*Former President George W. Bush has been sitting for interviews as part of the publicity rollout for his book, 41: A Portrait of My Father. It’s an overdue paean to former President George H.W. Bush. George W., the 43rd president, has been mentioning lessons he has learned from his dad, a war hero from World War II as well as Bill Clinton’s predecessor.
Alas, “W” never learned the most important lesson available: that you don’t want to “own” Iraq by invading it, occupying Baghdad and ousting Saddam Hussein. As we know, the laws of unintended religious and tribal consequences inevitably kicked in. Iraq was more of a European colonial construct than country. But “W” listened to Dick Cheney and Donald Rumsfeld, not his father. And America continues to pay the price.

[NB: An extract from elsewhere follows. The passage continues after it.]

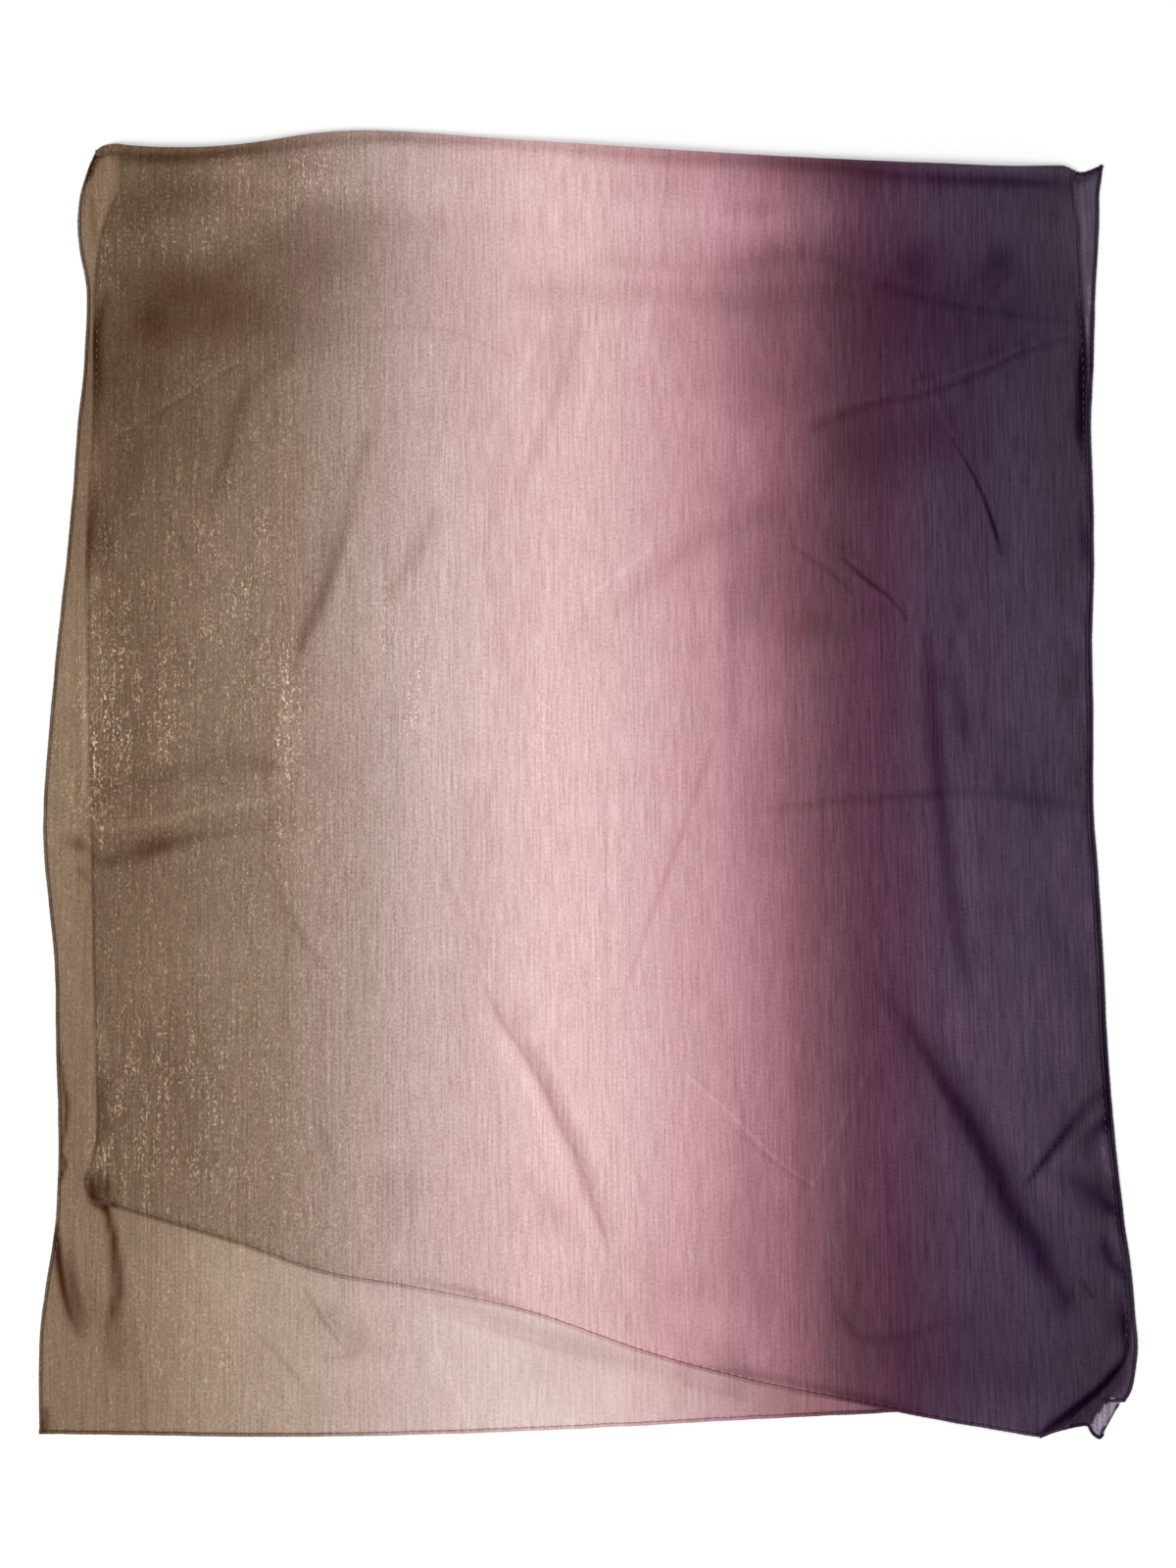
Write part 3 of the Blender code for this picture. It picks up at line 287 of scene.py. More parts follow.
# The lower layer's painted shade and painted light, as strokes in the same way.
LOWER_PAINTED_SHADE = [
    ("tuck_inner", [(-324, -284, 2.7, -0.50), (-321, -295, 2.7, -0.58), (-318, -307, 2.7, -0.55), (-316, -320, 2.7, -0.50), (-315, -332, 2.7, -0.47), (-315, -342, 2.7, -0.48), (-317, -353, 3.3, -0.40), (-319, -362, 4.0, -0.30), (-318, -374, 6.6, -0.20), (-313, -387, 7.3, -0.15)]),
    ("below_bunch", [(-335, -279, 2.0, -0.25), (-330, -283, 2.7, -0.42), (-324, -285, 2.7, -0.36)]),
    ("tuck_outer", [(-357, -297, 2.0, -0.40), (-356, -308, 2.7, -0.65), (-354, -321, 3.3, -0.66), (-352, -332, 3.5, -0.62), (-349, -345, 3.6, -0.52), (-345, -358, 4.0, -0.36), (-340, -369, 4.0, -0.18)]),
    ("tuck_soft", [(-350, -319, 3.3, -0.08), (-345, -332, 3.3, -0.20), (-342, -348, 4.0, -0.20), (-338, -362, 4.0, -0.10)]),
    ("edge_mark", [(-354, -248, 1.0, -0.30), (-352, -255, 1.6, -0.55), (-353, -262, 1.6, -0.50), (-355, -268, 1.3, -0.30)]),
    ("cross_below_two", [(-347, -57, 2.7, -0.08), (-343, -61, 3.3, -0.16), (-338, -65, 2.7, -0.10)]),
    ("cross_below", [(-355, -39, 3.3, -0.12), (-347, -41, 4.6, -0.26), (-340, -44, 3.3, -0.16)]),
    ("rim_low_below", [(345, -139, 2.0, -0.26), (348, -162, 2.0, -0.38), (349, -188, 2.0, -0.48), (350, -215, 2.3, -0.60), (352, -232, 2.0, -0.30)]),
    ("rim_lit_below", [(349, -232, 0.9, 0.30), (350, -247, 0.9, 0.50), (351, -267, 0.9, 0.30)]),
    ("rim_lit_top", [(346, 346, 0.9, 0.15), (346, 334, 1.0, 0.60), (344, 317, 1.1, 0.90), (344, 304, 1.0, 0.60), (345, 291, 0.9, 0.45), (345, 275, 0.9, 0.45)]),
    ("curl_under", [(321, -427, 2.7, 0.08), (329, -424, 3.3, 0.12), (336, -419, 2.7, 0.08)]),
    ("edge_turned", [(-357, -176, 1.3, -0.20), (-354, -198, 1.7, -0.36), (-351, -217, 2.0, -0.44), (-352, -232, 1.7, -0.44), (-354, -244, 1.3, -0.30)]),
    ("line", [(-303, -361, 1.0, -0.12), (-299, -393, 1.0, -0.15), (-295, -432, 1.0, -0.15)]),
    ("line_two", [(-268, -322, 2.0, -0.03), (-260, -341, 2.7, -0.06), (-252, -362, 2.7, -0.04), (-242, -385, 2.0, -0.02)]),
    ("corner", [(-362, -419, 2.7, -0.30), (-363, -432, 4.0, -0.42)]),
    ("strip_dark", [(-350, -159, 9.3, 0.01), (-348, -198, 9.3, -0.04), (-346, -228, 8.6, -0.04), (-344, -251, 8.0, -0.04), (-343, -273, 9.3, -0.03)]),
    ("strip_light", [(-356, 188, 9.3, -0.05), (-355, 134, 9.3, 0.04), (-356, 67, 9.3, 0.10), (-358, 13, 9.3, 0.08), (-356, -40, 9.3, 0.08), (-354, -93, 9.3, 0.07), (-352, -139, 8.0, 0.05)]),
    ("edge_glow_below", [(-343, 134, 2.0, 0.03), (-343, 100, 2.7, 0.14), (-342, 60, 2.9, 0.18), (-342, 13, 2.7, 0.13), (-341, -13, 2.0, 0.05)]),
    ("fringe_dark", [(-345, 13, 1.0, -0.05), (-347, -7, 1.0, -0.09), (-350, -30, 1.0, -0.07)]),
    ("fringe_three", [(-342, 7, 1.2, 0.05), (-345, -13, 1.2, 0.13), (-346, -32, 1.2, 0.08)]),
    ("fringe_two", [(-348, 20, 1.2, 0.05), (-351, -3, 1.2, 0.13), (-353, -30, 1.2, 0.10)]),
    ("fringe_one", [(-345, 73, 1.3, 0.04), (-343, 47, 1.3, 0.12), (-342, 20, 1.3, 0.05)]),
    ("strip_top", [(-347, 407, 4.0, 0.00), (-348, 379, 4.6, 0.05), (-343, 345, 5.3, 0.04), (-344, 311, 6.6, -0.10), (-345, 276, 6.6, -0.12), (-347, 225, 6.6, -0.05)]),
    ("patch_wedge", [(-346, 411, 2.0, -0.06), (-343, 403, 2.3, -0.14), (-342, 392, 2.3, -0.14), (-340, 378, 2.0, -0.08)]),
    ("patch_light", [(-331, 426, 6.0, 0.05), (-335, 410, 6.0, 0.06), (-338, 390, 4.0, 0.05)]),
    ("fold_tip_dark", [(-340, 437, 3.1, -0.65), (-343, 430, 2.7, -0.60), (-345, 423, 2.1, -0.70), (-347, 417, 1.5, -0.50)]),
    ("pinch", [(-330, 345, 2.7, -0.25), (-335, 331, 2.7, -0.35), (-337, 319, 2.7, -0.30)]),
    ("shape_one", [(-191, -347, 4.0, -0.04), (-170, -365, 5.3, -0.05), (-156, -378, 4.6, -0.04)]),
    ("shape_line_one", [(-224, -366, 1.3, -0.04), (-213, -377, 1.6, -0.09), (-203, -388, 1.6, -0.09), (-195, -397, 1.7, -0.07), (-186, -407, 1.7, -0.03)]),
    ("shape_line_two", [(-190, -338, 1.3, -0.04), (-185, -346, 1.6, -0.09), (-178, -358, 1.7, -0.12), (-172, -367, 1.6, -0.11), (-166, -374, 1.5, -0.09), (-159, -380, 1.3, -0.05)]),
    ("shape_left", [(-202, -353, 4.6, -0.02), (-193, -357, 5.3, -0.04), (-185, -361, 4.6, -0.03)]),
    ("shape_fill", [(-162, -365, 4.6, -0.03), (-152, -372, 5.3, -0.05)]),
    ("shape_base", [(-178, -384, 1.6, -0.05), (-167, -383, 1.7, -0.08), (-154, -382, 1.7, -0.08), (-143, -378, 1.6, -0.05), (-128, -374, 1.5, -0.03)]),
    ("shape_lit_two", [(-182, -345, 1.3, 0.02), (-176, -356, 1.5, 0.06), (-169, -366, 1.5, 0.07), (-162, -376, 1.3, 0.04)]),
    ("shape_light", [(-196, -390, 5.3, 0.03), (-157, -396, 5.3, 0.03), (-118, -387, 5.3, 0.02)]),
    ("light_line", [(-103, -343, 1.2, 0.03), (-102, -361, 1.2, 0.06), (-101, -376, 1.2, 0.09), (-96, -390, 1.2, 0.08), (-90, -403, 1.2, 0.07), (-82, -419, 1.2, 0.07), (-76, -430, 1.2, 0.05)]),
    ("under_hem", [(-105, -349, 4.6, -0.03), (-79, -354, 6.0, -0.06), (-52, -362, 6.6, -0.09), (-26, -370, 7.3, -0.10), (0, -378, 7.3, -0.09), (29, -387, 6.6, -0.07), (65, -396, 5.3, -0.04)]),
    ("under_hem_edge", [(-95, -357, 1.5, -0.02), (-77, -362, 1.6, -0.05), (-59, -367, 1.6, -0.06), (-26, -377, 1.6, -0.06), (0, -383, 1.6, -0.05), (14, -386, 1.5, -0.02)]),
    ("under_hem_two", [(65, -401, 2.7, -0.04), (105, -411, 2.7, -0.05)]),
    ("low_tone", [(-261, -419, 6.6, -0.02), (-222, -406, 8.0, 0.02), (-176, -416, 8.0, -0.02)]),
    ("right_top", [(340, 418, 3.3, -0.40), (347, 423, 4.0, -0.35), (355, 426, 3.3, -0.40)]),
    ("right_strip", [(345, 393, 4.0, 0.06), (345, 366, 4.0, 0.05), (345, 338, 3.3, -0.02), (346, 320, 2.7, -0.22), (345, 305, 2.7, -0.42), (346, 287, 2.7, -0.50), (345, 263, 2.0, -0.20)]),
    ("right_curl", [(361, -375, 4.0, -0.35), (359, -388, 5.3, -0.36), (353, -401, 6.6, -0.42), (345, -410, 5.3, -0.42)]),
]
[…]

No too-late-in-life shout-out to his father can change that.
* Nice touch the other night at the St. Pete campus of USF where the Poynter Institute sponsored a tribute to two long-time media stalwarts who will soon retire. News anchors John Wilson, who will step down next week at Fox 13, and Gayle Sierens, who will retire from News Channel 8 next spring, were honored for their competence, professionalism, Emmy Awards and local involvement.
Yes, theirs is still a “if-it-bleeds-it-leads” medium, but both proved the best can rise above it. Wilson and Sierens underscored that they worked in a community–not just a market.
Reginald Roundtree, the WTSP-Ch. 10 anchor, emceed the event and rendered the ultimate peer accolade. “I think the bay area has been made a better place because of both of you,” said Roundtree.
How true. How rare.
* Daniel Drezner, a Tufts University professor of international politics and a Brookings Institution senior fellow, recently referenced the Rays in a Washington Post column. He characterized President Barack Obama as “the Tampa Bay Rays of presidents.”
In effect, his analogy was saying that good work–from playing winning baseball in front of small crowds to doing a “pretty good job of shepherding the country through the Great Recression” amid anti-Obama vitriol–has gone largely underappreciated (by fans/voters).
* The Mormon church is getting some props for coming clean on details about its founder, Joseph Smith. It’s part of a general pattern we’ve been seeing among religions to foster greater transparency, with the consequent hope of promoting more contemporary appeal.
We all get transparency, of course. But it also can be the sharpest of double-edged swords. In this case, do you get enough non-opaque credit to offset the revelation that confirms your founder’s three dozen-plus wives, including at least one as young as 14? Frankly, that’s transparently shameful, whatever the context.